Alcatel-Lucent and Telekom Austria just announced a field trial of G.Fast. That trial achieved a maximum speed of 1.1 Gbps over 70 meters and 800 Mbps over 100 meters for brand new copper. On older copper the speed dropped to 500 Mbps for 100 meters.

Current copper technologies use only a small portion of the theoretical bandwidth available on a copper wire. For example, most VDSL2 systems deployed today use up to 17 MHz of spectrum on the copper. G.Fast can provide more speeds by using more of the available spectrum and will be able to use somewhere between 70-140 MHz on copper. Plus G.Fast will be more efficient. Today DSL functions by dividing the data path into sub channels which each contain about 15 bits of data. Engineers are looking at coding and modulation techniques that will increase the bits per sub channel for G.Fast and thus increase speeds more.

G.Fast also will benefit by an existing technique called vectoring. This technology is used today with VDSL2 and eliminates crosstalk interference between copper pairs. It does this by monitoring the noise on copper and then creating an anti-noise signal which cancels the noise in the same was as is done by noise-canceling headphones.

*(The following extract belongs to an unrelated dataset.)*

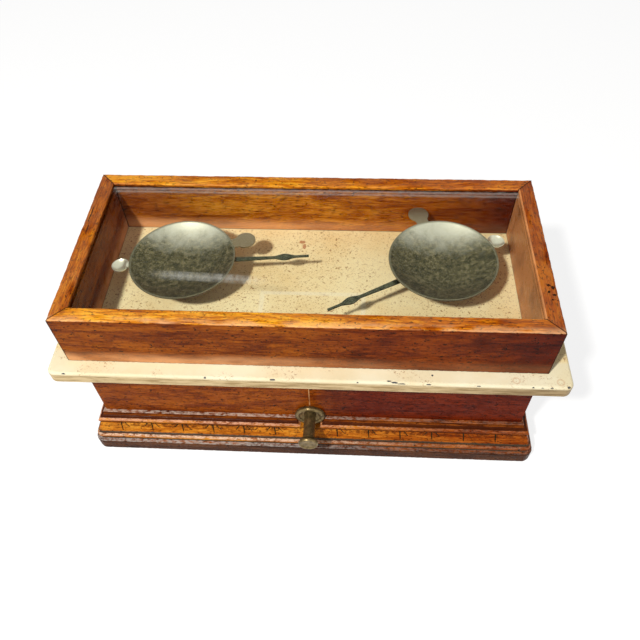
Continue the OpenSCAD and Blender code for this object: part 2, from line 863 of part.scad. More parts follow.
module centre_truss() {
    in = centre_half - upright_w;
    color("dimgray") difference() {
        union() {
            upright_plate(truss_t) difference() {
                round_rect(-centre_half, plate_top, centre_half, upper_z + centre_rise, centre_corner_r);
                round_rect(-in, foot_top + centre_web, in, mid_z - crossbar_h / 2, window_r);
                round_rect(-in, mid_z + crossbar_h / 2, in, upper_z + 2 * centre_rise, window_r);
            }
            block(-centre_foot_half, centre_foot_half, -centre_half - centre_foot_lip,
                centre_half + centre_foot_lip, plate_top, foot_top);
        }
        band_cuts(centre_half);
        truss_foot_places() rod(plate_screw_r + run_fit, -foot_t - 1, 1);
    }
}

module truss_screws() {
    color("gray") truss_foot_places() screw(plate_screw_r, foot_t + plate_t - 1);
}

// A band across a truss, with its ends folded down over the uprights
module bands(half) {
    for (z = [upper_z, lower_z]) difference() {
        union() {
            block(-band_w / 2, band_w / 2, -half, half, z - band_t / 2, z + band_t / 2);
            for (y = [-1, 1]) scale([1, y, 1])
                block(-band_w / 2, band_w / 2, half, half + band_t, z + band_t / 2 - tab_l, z + band_t / 2);
        }
        for (y = [-1, 1]) scale([1, y, 1]) translate([0, half - 1, z + tab_screw_z])
            rod_y(tab_screw_r + run_fit, 0, band_t + 2);
    }
}

module band_screws(half) {
    for (z = [upper_z, lower_z], y = [-1, 1]) scale([1, y, 1])
        translate([0, half + band_t, z + tab_screw_z]) rotate([-90, 0, 0])
            screw(tab_screw_r, upright_w / 2);
}

module left_bands() {
    color("steelblue") at_end(LEFT) bands(truss_half);
}

module right_bands() {
    color("steelblue") at_end(RIGHT) bands(truss_half);
}

module centre_bands() {
    color("steelblue") bands(centre_half);
}

module left_band_screws() {
    color("gray") at_end(LEFT) band_screws(truss_half);
}

module right_band_screws() {
    color("gray") at_end(RIGHT) band_screws(truss_half);
}

module centre_band_screws() {
    color("gray") band_screws(centre_half);
}

// Beams: a pair of tapered bars that stay parallel
function clamp_l(x) = x == 0 ? mid_clamp_l : end_clamp_l;
function clamp_screw_x(x) = clamp_l(x) / 4 + band_w / 4 + band_play / 2;

module clamp_screw_places() {
    for (x = [-arm, 0, arm], side = [-1, 1])
        translate([x + side * clamp_screw_x(x), 0, band_half + clamp_h]) children();
}

module beam() {
    end = arm + beam_over;
    hole_start = 25;
    hole_step = 15;
    hole_r = 0.32 * beam_end_h;
    hole_z = -band_half - 0.55 * beam_end_h;
    difference() {
        translate([0, beam_w / 2, -band_half]) rotate([90, 0, 0]) linear_extrude(beam_w)
            polygon([[-end, 0], [end, 0], [end, -beam_end_h], [beam_flat, -beam_mid_h],
                [-beam_flat, -beam_mid_h], [-end, -beam_end_h]]);
        clamp_screw_places() rod(clamp_screw_r + run_fit, -clamp_screw_grip - thread_end, 0);
        for (side = [-1, 1], k = [0:3]) translate([side * (hole_start + hole_step * k), 0, hole_z])
            rod_y(hole_r, -beam_w, beam_w);
    }
}

module clamps(stem_hole) {
    slot_half = band_w / 2 + band_play;
    top = band_half + clamp_h;
    difference() {
        for (x = [-arm, 0, arm]) translate([x, 0, 0]) difference() {
            block(-clamp_l(x) / 2, clamp_l(x) / 2, -beam_w / 2, beam_w / 2, -band_half, top);
            block(-slot_half, slot_half, -beam_w, beam_w, -band_half - 1, band_half);
        }
        clamp_screw_places() rod(clamp_screw_r + run_fit, -2 * band_half - clamp_h - 1, 1);
        if (stem_hole) rod(poise_stem_r + run_fit, stem_foot, top + 1);
    }
}

module upper_beam() {
    color("goldenrod") on_beam(upper_z) beam();
}

module lower_beam() {
    color("goldenrod") on_beam(lower_z) beam();
}

module upper_clamps() {
    color("darkgoldenrod") on_beam(upper_z) clamps(true);
}

module lower_clamps() {
    color("darkgoldenrod") on_beam(lower_z) clamps(false);
}

module upper_clamp_screws() {
    color("gray") on_beam(upper_z) clamp_screw_places() screw(clamp_screw_r, clamp_screw_grip);
}

module lower_clamp_screws() {
    color("gray") on_beam(lower_z) clamp_screw_places() screw(clamp_screw_r, clamp_screw_grip);
}

module poise_stem() {
    color("gray") on_beam(upper_z) {
        rod(poise_stem_r, stem_foot + 0.2, stem_top);
        rod(poise_stem_r + 1.2, band_half + clamp_h, band_half + clamp_h + 1);
    }
}

module poise_nut() {
    flutes = 16;
    flute_r = 0.8;
    color("goldenrod") on_beam(upper_z) difference() {
        rod(poise_r, poise_z - poise_t / 2, poise_z + poise_t / 2);
        rod(poise_stem_r + run_fit, poise_z - poise_t, poise_z + poise_t);
        for (k = [1:flutes]) rotate([0, 0, 360 * k / flutes]) translate([poise_r + 0.3, 0, 0])
            rod(flute_r, poise_z - poise_t, poise_z + poise_t);
    }
}

// Base plate and what stands on it
module bracket_foot_places() {
    for (x = [-1, 1]) translate([x * bracket_screw_x, bracket_y, foot_top]) children();
}

module stop_places() {
    for (side = [-1, 1]) translate([side * stop_x, 0, 0]) children();
}

module guide_places() {
    for (side = [-1, 1]) translate([side * guide_x, cam_y, 0]) children();
}

module base_plate() {
    color("dimgray") difference() {
        translate([0, 0, floor_t]) linear_extrude(plate_t)
            round_rect(-plate_l / 2, -plate_d / 2, plate_l / 2, plate_d / 2, truss_corner_r);
        plate_screw_places() rod(plate_screw_r + run_fit, -plate_t - 1, 1);
        truss_foot_places() rod(plate_screw_r + run_fit, -foot_t - plate_t + thread_end, 1);
        bracket_foot_places() rod(plate_screw_r + run_fit, -foot_t - plate_t + thread_end, 1);
        stop_places() rod(stop_r + run_fit, floor_t + thread_end, plate_top + 1);
        guide_places() rod(stop_r + run_fit, floor_t + thread_end, plate_top + 1);
    }
}

module base_plate_screws() {
    color("gray") plate_screw_places() screw(plate_screw_r, plate_t + floor_t - plate_screw_r - thread_end);
}

module stop_screws() {
    nut_r = stop_r * 2.2;
    nut_h = stop_r * 1.5;
    cap_r = stop_r * 1.5;
    cap_h = stop_r * 0.8;
    color("gray") stop_places() {
        rod(stop_r, floor_t + 2 * thread_end, stop_top);
        translate([0, 0, plate_top]) cylinder(r = nut_r, h = nut_h, $fn = 6);
        rod(cap_r, stop_top - cap_h, stop_top);
    }
}

// Arrest: knob, ring, spindle, cam and lifter
module knob_ring() {
    lip_r = 1.9;
    floor_h = 0.9;
    hole = knob_stem_r + 0.5;
    color("darkolivegreen") translate([0, front_y, knob_z]) rotate([90, 0, 0]) rotate_extrude() {
        polygon([[hole, 0], [ring_r - 0.5, 0], [ring_r, 1.2], [ring_r - lip_r, 2.4],
            [ring_r - 3.4, 2.6], [hole + 1.3, floor_h], [hole, floor_h]]);
        translate([ring_r - lip_r, lip_r]) circle(lip_r);
    }
}

module front_bush() {
    flange_w = 2.5;
    flange_t = 2;
    color("darkgoldenrod") difference() {
        translate([0, 0, knob_z]) {
            rod_y(bush_r, front_y + 0.5, front_y + wall_t + 1);
            rod_y(bush_r + flange_w, front_y + wall_t, front_y + wall_t + flange_t);
        }
        translate([0, 0, knob_z]) rod_y(spindle_r + run_fit, front_y - 1, front_y + wall_t + 2 * flange_t);
    }
}

module knob_outline() {
    lip = 0.9;
    rim = 2.6;
    flare = 2.2;
    stem = knob_stem_r;
    top = knob_reach;
    neck = top - rim - flare;
    polygon([[0, 0.5], [stem, 0.5], [stem, neck - 1.6], [stem + 0.8, neck - 1.2],
        [stem + 0.8, neck - 0.2], [stem, neck], [stem + 0.5, neck + 0.4 * flare],
        [button_r - 1.2, neck + 0.8 * flare], [button_r - 0.5, neck + flare],
        [button_r, neck + flare + 0.6], [button_r, top - 1.6], [button_r - 0.35, top - 1.3],
        [button_r - 0.1, top - 0.9], [button_r - 0.6, top - 0.1], [button_r - 0.9, top],
        [button_r - 1.5, top], [button_r - 2.1, top - lip + 0.3],
        [0.4 * button_r, top - lip + 0.1], [0, top - lip + 0.3]]);
}

module arrest_knob() {
    color("darkolivegreen") difference() {
        translate([0, front_y, knob_z]) rotate([90, 0, 0]) rotate_extrude() knob_outline();
        translate([0, 0, knob_z]) rod_y(spindle_r, front_y - knob_hole, front_y + 1);
    }
}

module arrest_spindle() {
    end_y = bracket_y + bracket_t / 2 + 2;
    color("gray") translate([0, 0, knob_z]) rod_y(spindle_r, front_y - knob_hole, end_y);
}

module arrest_cam() {
    steps = 30;
    sweep = 150;
    start = -30;
    hub = cam_radius(start) - 0.3;
    hub_y = cam_y - cam_t / 2 - 3;
    color("darkgoldenrod") difference() {
        union() {
            translate([0, cam_y + cam_t / 2, knob_z]) rotate([90, 0, 0]) linear_extrude(cam_t)
                polygon([for (k = [0:steps]) let (a = start + sweep * k / steps)
                    [-cam_radius(a) * sin(a), cam_radius(a) * cos(a)]]);
            translate([0, 0, knob_z]) rod_y(hub, hub_y, cam_y + cam_t / 2);
        }
        translate([0, 0, knob_z]) rod_y(spindle_r, cam_y - cam_t, cam_y + cam_t);
    }
}

module spindle_bracket() {
    back_y = bracket_y + bracket_t / 2;
    shoulder = bracket_head_r / 2;
    shoulder_x = sqrt(pow(bracket_head_r, 2) - pow(shoulder, 2));
    color("dimgray") difference() {
        union() {
            translate([0, back_y, 0]) rotate([90, 0, 0]) linear_extrude(bracket_t) {
                translate([-bracket_half, plate_top])
                    square([2 * bracket_half, knob_z - plate_top - shoulder]);
                translate([0, knob_z]) circle(bracket_head_r);
                polygon([[-bracket_half, knob_z - shoulder], [bracket_half, knob_z - shoulder],
                    [shoulder_x, knob_z + shoulder], [-shoulder_x, knob_z + shoulder]]);
            }
            block(-bracket_foot_half, bracket_foot_half, back_y - bracket_t, back_y, plate_top, foot_top);
        }
        translate([0, 0, knob_z]) rod_y(spindle_r + run_fit, bracket_y - bracket_t, bracket_y + bracket_t);
        bracket_foot_places() rod(plate_screw_r + run_fit, -foot_t - 1, 1);
    }
}

module bracket_screws() {
    color("gray") bracket_foot_places() screw(plate_screw_r, foot_t + plate_t - 1);
}

// Lifter: a bar along the case with an arm screwed on near each end, and a post and pad on each arm
module lifter_screw_places() {
    for (side = [-1, 1]) translate([side * pad_x, cam_y, bar_top + lifter_arm_h]) children();
}

module lifter_bar() {
    color("dimgray") difference() {
        block(-pad_x - pad_r, pad_x + pad_r, cam_y - bar_w / 2, cam_y + bar_w / 2, bar_z, bar_top);
        guide_places() rod(guide_r + run_fit, bar_z - 1, bar_top + 1);
        lifter_screw_places() rod(clamp_screw_r + run_fit, -lifter_arm_h - bar_h + 1, 1);
    }
}

module lifter_arms() {
    color("dimgray") difference() {
        for (side = [-1, 1]) translate([side * pad_x, 0, 0]) {
            block(-pad_r, pad_r, cam_y - bar_w / 2, 0, bar_top, bar_top + lifter_arm_h);
            rod(pad_r, bar_top, pad_top - pad_t);
        }
        lifter_screw_places() rod(clamp_screw_r + run_fit, -lifter_arm_h - 1, 1);
    }
}

module lifter_screws() {
    color("gray") lifter_screw_places() screw(clamp_screw_r, lifter_arm_h + bar_h - 1 - thread_end);
}

module lifter_pads() {
    color("saddlebrown") for (side = [-1, 1]) translate([side * pad_x, 0, 0])
        rod(pad_r, pad_top - pad_t, pad_top);
}

module lifter_guides() {
    color("gray") guide_places() {
        rod(stop_r, floor_t + 2 * thread_end, plate_top);
        rod(guide_collar_r, plate_top, plate_top + guide_collar_h);
        rod(guide_r, plate_top, bar_top + lift + guide_collar_h);
    }
}

bottom_board();
front_wall();
back_wall();
left_wall();
right_wall();
front_moulding();
back_moulding();
left_moulding();
right_moulding();
corner_blocks();
board_cleats();
cleat_screws();
top_board();
index_line();
cover_front_rail();
cover_back_rail();
cover_left_rail();
cover_right_rail();
cover_glass();
left_pan();
left_pan_washer();
left_pointer();
left_post();
left_truss();
left_bands();
left_band_screws();
right_pan();
right_pan_washer();
right_pointer();
right_post();
right_truss();
right_bands();
right_band_screws();
centre_truss();
centre_bands();
centre_band_screws();
truss_screws();
base_plate();
base_plate_screws();
stop_screws();
upper_beam();
upper_clamps();
upper_clamp_screws();
lower_beam();
lower_clamps();
lower_clamp_screws();
poise_stem();
poise_nut();
knob_ring();
front_bush();
arrest_knob();
arrest_spindle();
arrest_cam();
spindle_bracket();
bracket_screws();
lifter_bar();
lifter_arms();
lifter_screws();
lifter_pads();
lifter_guides();
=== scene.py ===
"""Looks of a torsion prescription balance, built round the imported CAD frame. Metres, +Z up."""

import json
import math

import bpy
import numpy as np
from mathutils import Matrix, Vector

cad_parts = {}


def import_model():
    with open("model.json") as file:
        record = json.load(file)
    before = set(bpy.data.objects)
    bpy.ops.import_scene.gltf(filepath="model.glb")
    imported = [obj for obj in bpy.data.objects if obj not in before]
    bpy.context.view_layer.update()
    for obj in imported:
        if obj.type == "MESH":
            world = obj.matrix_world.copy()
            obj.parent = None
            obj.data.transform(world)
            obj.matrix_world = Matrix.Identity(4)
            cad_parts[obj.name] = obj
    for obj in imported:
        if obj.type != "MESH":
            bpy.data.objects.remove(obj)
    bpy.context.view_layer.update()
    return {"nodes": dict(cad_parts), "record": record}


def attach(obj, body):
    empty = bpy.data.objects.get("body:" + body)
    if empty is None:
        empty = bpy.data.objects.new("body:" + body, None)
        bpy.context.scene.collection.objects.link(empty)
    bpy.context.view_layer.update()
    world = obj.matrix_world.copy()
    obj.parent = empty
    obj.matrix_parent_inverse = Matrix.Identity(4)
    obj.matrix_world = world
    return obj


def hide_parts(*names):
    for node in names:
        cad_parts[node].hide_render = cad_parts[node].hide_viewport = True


MM = 0.001
FRONT, RIGHT, BACK, LEFT = 0, 1, 2, 3

# Axes of the grain: along the case's long sides or its short ones
LONG, SHORT = 0, 1

# Plan sizes and heights of the case, as in the CAD source
BASE_L, BASE_D = 345.4 * MM, 148.4 * MM
COVER_L, COVER_D, COVER_H = 350.0 * MM, 153.5 * MM, 48.6 * MM
COVER_CENTRE = (-1.3 * MM, -3.3 * MM)
BOARD_TOP = 124.4 * MM
KNOB_Z = 46.7 * MM
NOTCH_R = 12.8 * MM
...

Right now Alcatel-Lucent is spending a lot of time on G.Fast because they see a big opportunity to make more money out of the old copper networks. So let’s look at the issues that a large telco like AT&T will face when considering the technology:

  • Because the distances to deploy G.Fast are so short, the carrier is going to have to build fiber past every customer, just like in a FTTH network. A large carrier like AT&T has some advantages over a fiber overbuilder in that they can overlash fiber onto existing copper on pole lines. This is cheaper and faster than putting up fiber for a new provider who has to deal with pole make-ready costs.
  • Copper drops are generally the worst copper in the network. These wires get banged around by wind and suffer from repetitive water damage and are the weak point in the copper network. The promised savings from G.Fast is to lower the cost of installation at a customer. Some of this savings disappears if too many homes need a new drop to make it work.
  • G.Fast will save the cost of getting into the house. Once connected to an existing telephone NID on the outside of the house the signal can go anywhere in the home that is already wired for telephone. But the distance issue quickly kicks in and I would expect carriers to take this to a wireless right inside the house.
  • Savings are going to depend on how inexpensive the G.Fast electronics are compared to FTTH electronics.
  • Large telcos have relied for years upon customer self-installation of DSL and they will need G.Fast to work the same way.

So the savings to somebody like AT&T come from a) cheaper fiber installation costs because of the ability to overlash, 2) the ability in many cases to use existing drop and inside telephone wires, and 3) the ability to have customers self-install the product to avoid having to go into the home.

There are still a lot of technical issues to consider and overcome. Some issues that come to my mind include things like overcoming existing splices in the copper, and making sure there is no interference with existing DSL.

The expected time line for the deployment of G.Fast is as follows:

  • Standards finalized by spring of 2014.
  • Chip sets developed in 2015.
  • First generation hardware available in 2016 that probably won’t support vectoring.
  • Mature second generation equipment available in 2017.

Since a carrier has to build fiber everywhere for this to work, the technology is really competing against FTTH. By the time this is readily available there may be lower-cost units for FTTH deployment and I think any carrier would prefer an all-fiber network if possible.